Walking back through the market I gave our new friend a huge grin, nearly surpassing his as he handed us another tangerine. Leaving the rainbow colors of produce behind we walked back onto the main street of town, stopping to stroke the horses along the way. It was approaching 1:00 and as our hunger increased we were drawn into a small shop where a man created an odd sandwich out of some sort of meat, which he said was chicken, but we knew better, and soggy French fries.
We found a small cast iron table on the waterfront and sat to begin our feast on the strange sandwiches. Nearly immediately after we sat down we were surrounded by cats. We had seen stray cats all day wandering around the island and it seemed that they had all congregated here on the waterfront at that moment. An old man, seeing our amusement at the situation came over and told us that the islands’ cats are well fed during the summer tourist season but in the winter they starve. As the cats looked up with sad eyes that cried “feed me” I was won over. I took a few bites of the sandwich then tore the rest into small pieces for the cats to eat. They immediately descended upon the greasy wrapper, licking it clean within minutes.
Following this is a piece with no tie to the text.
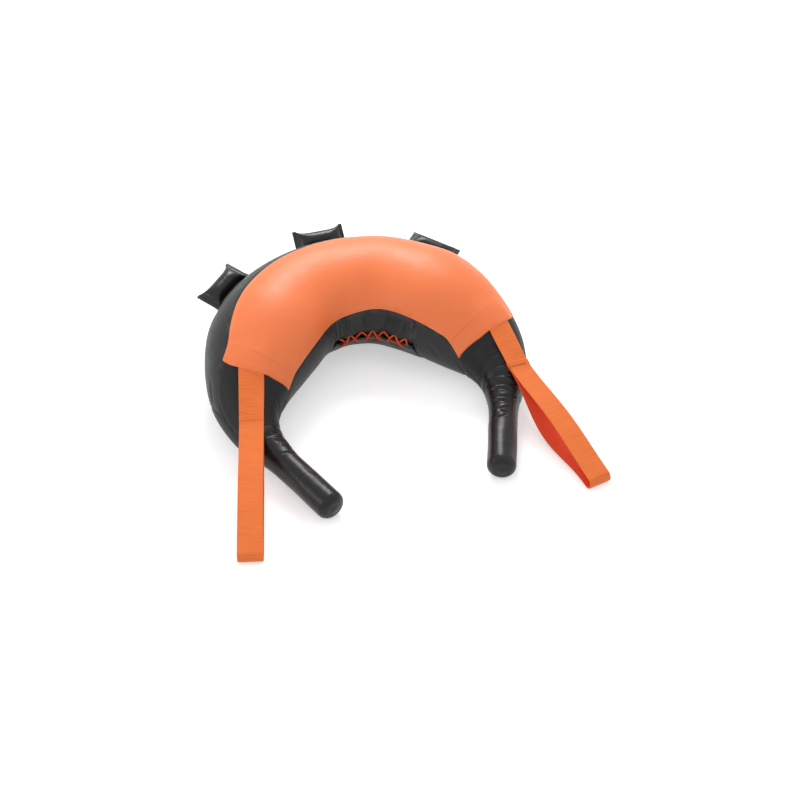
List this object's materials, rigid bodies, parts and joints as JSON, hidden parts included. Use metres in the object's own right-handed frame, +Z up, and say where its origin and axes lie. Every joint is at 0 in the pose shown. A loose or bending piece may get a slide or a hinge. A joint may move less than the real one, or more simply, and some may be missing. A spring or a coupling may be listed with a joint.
{
  "type": "bulgarian bag",
  "caption": "Crescent-shaped weighted training bag with two stuffed grips, padded side handles and webbing strap loops, lying on its back.",
  "frame": {"origin": "the middle of the bag's box, on the floor that the back rests on", "axes": "+Z up out of the floor through the front panel, -Y towards the tips of the grips, +X towards the right strap as seen from the grips' tips"},
  "size_m": [0.6946, 0.7502, 0.206],
  "materials": {
    "front_vinyl": "matte black vinyl with a fine grain",
    "gusset_vinyl": "matte dark grey vinyl, creased at the seams",
    "panel_vinyl": "smooth orange vinyl with a soft sheen",
    "grip_vinyl": "glossy brown-black vinyl, wrinkled at the neck",
    "handle_vinyl": "glossy black vinyl, stretched smooth over foam",
    "webbing": "orange woven webbing with fine cross ribs",
    "lace_cord": "orange braided cord",
    "sand_bag": "plain woven inner bag filled with sand and textile flock",
    "stuffing": "pale foam and textile stuffing"
  },
  "bodies": {
    "root": {"front_cover": "front_vinyl", "back_cover": "front_vinyl", "outer_gusset": "gusset_vinyl", "inner_gusset_left": "gusset_vinyl", "inner_gusset_right": "gusset_vinyl", "lace_flap_upper": "gusset_vinyl", "lace_flap_lower": "gusset_vinyl", "front_panel": "panel_vinyl", "lace_tongue": "front_vinyl", "lacing": "lace_cord", "sand_filler_left": "sand_bag", "sand_filler_centre": "sand_bag", "sand_filler_right": "sand_bag", "strap_root_left": "webbing", "strap_root_right": "webbing"},
    "grip_left": {"grip_sleeve_left": "grip_vinyl", "grip_core_left": "stuffing", "grip_cap_left": "grip_vinyl"},
    "grip_right": {"grip_sleeve_right": "grip_vinyl", "grip_core_right": "stuffing", "grip_cap_right": "grip_vinyl"},
    "strap_tab_left": {"strap_tab_left": "webbing"},
    "strap_tab_right": {"strap_tab_right": "webbing"},
    "strap_loop_left": {"strap_loop_left": "webbing"},
    "strap_loop_right": {"strap_loop_right": "webbing"},
    "handle_left": {"handle_sleeve_left": "handle_vinyl", "handle_core_left": "stuffing"},
    "handle_middle": {"handle_sleeve_middle": "handle_vinyl", "handle_core_middle": "stuffing"},
    "handle_right": {"handle_sleeve_right": "handle_vinyl", "handle_core_right": "stuffing"}
  },
  "joints": [
    {"name": "grip_left_flex", "type": "hinge", "parent": "root", "child": "grip_left", "pos_m": [-0.23216, -0.11712, 0.03516], "axis": [0, 0, 1], "range_deg": [-12, 12]},
    {"name": "grip_right_flex", "type": "hinge", "parent": "root", "child": "grip_right", "pos_m": [0.23368, -0.11712, 0.03516], "axis": [0, 0, 1], "range_deg": [-12, 12]},
    {"name": "strap_left_lift", "type": "hinge", "parent": "root", "child": "strap_tab_left", "pos_m": [-0.23476, -0.02074, 0.13268], "axis": [-0.9472, 0.2512, 0.1991], "range_deg": [0, 75]},
    {"name": "strap_left_flex", "type": "hinge", "parent": "strap_tab_left", "child": "strap_loop_left", "pos_m": [-0.25504, -0.09503, 0.08659], "axis": [-0.9646, 0.2585, -0.0523], "range_deg": [0, 90]},
    {"name": "strap_right_lift", "type": "hinge", "parent": "root", "child": "strap_tab_right", "pos_m": [0.25872, -0.02655, 0.12638], "axis": [-0.9739, -0.1839, 0.1329], "range_deg": [0, 75]},
    {"name": "strap_right_flex", "type": "hinge", "parent": "strap_tab_right", "child": "strap_loop_right", "pos_m": [0.27146, -0.09435, 0.0831], "axis": [-0.9721, -0.189, 0.1392], "range_deg": [0, 90]},
    {"name": "handle_left_flap", "type": "hinge", "parent": "root", "child": "handle_left", "pos_m": [-0.20187, 0.25243, 0.11913], "axis": [0.7395, 0.6504, 0.1737], "range_deg": [-49, 40]},
    {"name": "handle_middle_flap", "type": "hinge", "parent": "root", "child": "handle_middle", "pos_m": [0.00076, 0.33015, 0.11913], "axis": [1, 0, 0], "range_deg": [-80, 20]},
    {"name": "handle_right_flap", "type": "hinge", "parent": "root", "child": "handle_right", "pos_m": [0.20233, 0.25333, 0.11913], "axis": [0.7418, -0.6477, -0.1737], "range_deg": [-38, 50]}
  ]
}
That afternoon as we bought our ferry tokens I reluctantly handed the teller my two lira. We waited on benches for the ferry to come, piling on more layers of clothing as we sat to defend ourselves against the encroaching fall chill. When the ferry arrived we followed a group of school girls across the thin wooden plank onto out transport. I sat down on a cold wooden bench and looked out the window one last time at this beautiful, magical island. It wasn’t goodbye though. I know that I’ll be back one day. Maybe on vacation, or even to retire, and when I do come, I’ll be sure to feed the cats.